DEFINITION of 'Hard Dollars'

Hard dollars are cash fees or payments made by an investor or customer to a brokerage firm in return for their services. Hard dollar payments are usually set amounts that are known before a customer begins dealing with a broker.

Hard dollar payments include set transaction charges, monthly account maintenance charges, as well as paying for research provided by the brokerage firm. 

BREAKING DOWN 'Hard Dollars'

If an investor places a market order and pays the brokerage a $40 fee for that transaction, that is a hard dollar payment. However, if the brokerage then charges some spread to his client, that extra cost, which is borne buy the investors is known as soft dollars. 

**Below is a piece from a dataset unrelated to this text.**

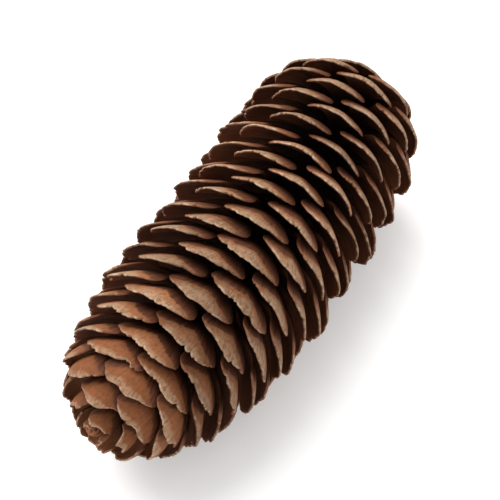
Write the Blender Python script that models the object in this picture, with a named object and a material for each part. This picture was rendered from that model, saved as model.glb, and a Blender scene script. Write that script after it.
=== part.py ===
"""A ripe spruce cone, dry and open, lying on its side.

The cone grew as one piece. A woody axis ends in a stub of stalk, and thin fan-shaped scales stand on it,
each turned by the golden angle from the one before. The scales are separate sheets at first. One Boolean
union then fuses them to the axis, and the lowest tips are pressed flat where the cone rests.

The cone points along -Y, with its stalk at +Y, and the surface it rests on is z = 0. Units are metres.
Places on the cone are given as a distance along its axis from the base (0) to the apex, a radius from the
axis, and an angle round it, counted from the top.
"""

import math

import bmesh
import bpy
from mathutils import Vector

MM = 0.001

# Size of the cone.
CONE_LENGTH = 108 * MM
CONE_RADIUS = 22 * MM
AXIS_HEIGHT = 21.1 * MM
BEND = math.radians(17)
MIDDLE_X = 0.88 * MM
MIDDLE_Y = -1.86 * MM

# The envelope of the scale tips: widest here, and how blunt it is towards the base and the apex.
WIDEST_AT = 0.34
BASE_BLUNTNESS = (4.8, 0.25)
APEX_BLUNTNESS = (4.6, 0.53)

# The axis with its stub of stalk.
STALK_LENGTH = 3 * MM
STALK_RADIUS = 2.4 * MM
AXIS_RADIUS = 4.2 * MM
BASE_FLARE = 1.6 * MM
FLARE_LENGTH = 12 * MM
BUD_RADIUS = 1.9 * MM
BUD_AT = 104.5 * MM
BUD_TOP = 107.4 * MM
BUD_RINGS = ((0.6, 0.85), (1, 0.4))
AXIS_TAPERS_FROM = 0.2
AXIS_STEPS = 4
AXIS_SIDES = 10

# The spiral of scales: how many a whole one has, and how many more crowd together at each end than an even
# spiral would have there. The last of them would lie inside the bud and aren't made.
GOLDEN_ANGLE = math.pi * (3 - math.sqrt(5))
SPIRAL_START = math.radians(-83)
WHOLE_SPIRAL = 186
BASE_CROWDING = 6
APEX_CROWDING = 14
SCALE_COUNT = WHOLE_SPIRAL - 3
FIRST_TIP = 0.1 * MM

# One scale: a claw at its root that widens to a rounded fan, cupped so that its sides turn in to the axis.
SCALE_HALF_WIDTH = 8.1 * MM
SMALLEST_HALF_WIDTH = 2.4 * MM
WIDTH_GROWS = (-0.05, 0.8)
WIDEST_HALF_ANGLE = 1.2
CLAW_SHARE = 0.14
BASE_CLAW = 0.2
FAN_WIDENS = (0.1, 0.98)
SCALE_RISE = 15 * MM
RISE_LENGTH = 14 * MM
RISE_POWER = 0.4
ROUND_TIP = 0.17
ROUND_CORNER = 0.97
CUP = 1.8 * MM
ROOT_DEPTH = 0.6
SCALE_THICKNESS = 0.8 * MM
SCALE_ROWS = ((0, (-1, 1)), (0.4, (-1, 1)), (0.75, (-1, 0, 1)), (1, (-1, -0.55, 0, 0.55, 1)))
SHARP_EDGE = math.radians(35)

# How a scale bows: the share along and outward of its steepest pull, and how far that shifts towards the
# base, towards the apex, and in the small rosette that closes over the bud.
BOW = (0.36, 0.6)
BASE_BOW = (-0.17, 0.17)
BASE_CLOSING = (0, 0.4)
APEX_BOW = (-0.06, 0.16)
APEX_CLOSING = (0.25, 0.85)
ROSETTE_BOW = (-0.05, 0.7)
ROSETTE_CLOSING = (0.9, 0.985)

# How much scales differ from each other.
TURN_SPREAD = math.radians(2)
RADIUS_SPREAD = 0.02
RISE_SPREAD = 0.02
WIDTH_SPREAD = 0.04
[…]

For example, if a client buys 100 Apple shares for $150 per share and the brokerage firm charges $20 for every transaction and $0.10 commission per share then the client pays $20 in hard dollar fees and $10 in soft dollar fees (100 x $0.10). In essence the investor is paying a larger spread. 

In other words, hard dollars differ from soft dollar payments because soft dollar payments are paid within the commission revenue from making trades or deducted from the value of any other transactions. Another way to look at it is that hard dollar payments are physical 'actual' payments in cash, whereas soft dollars are add-ons and are never transferred from client to broker.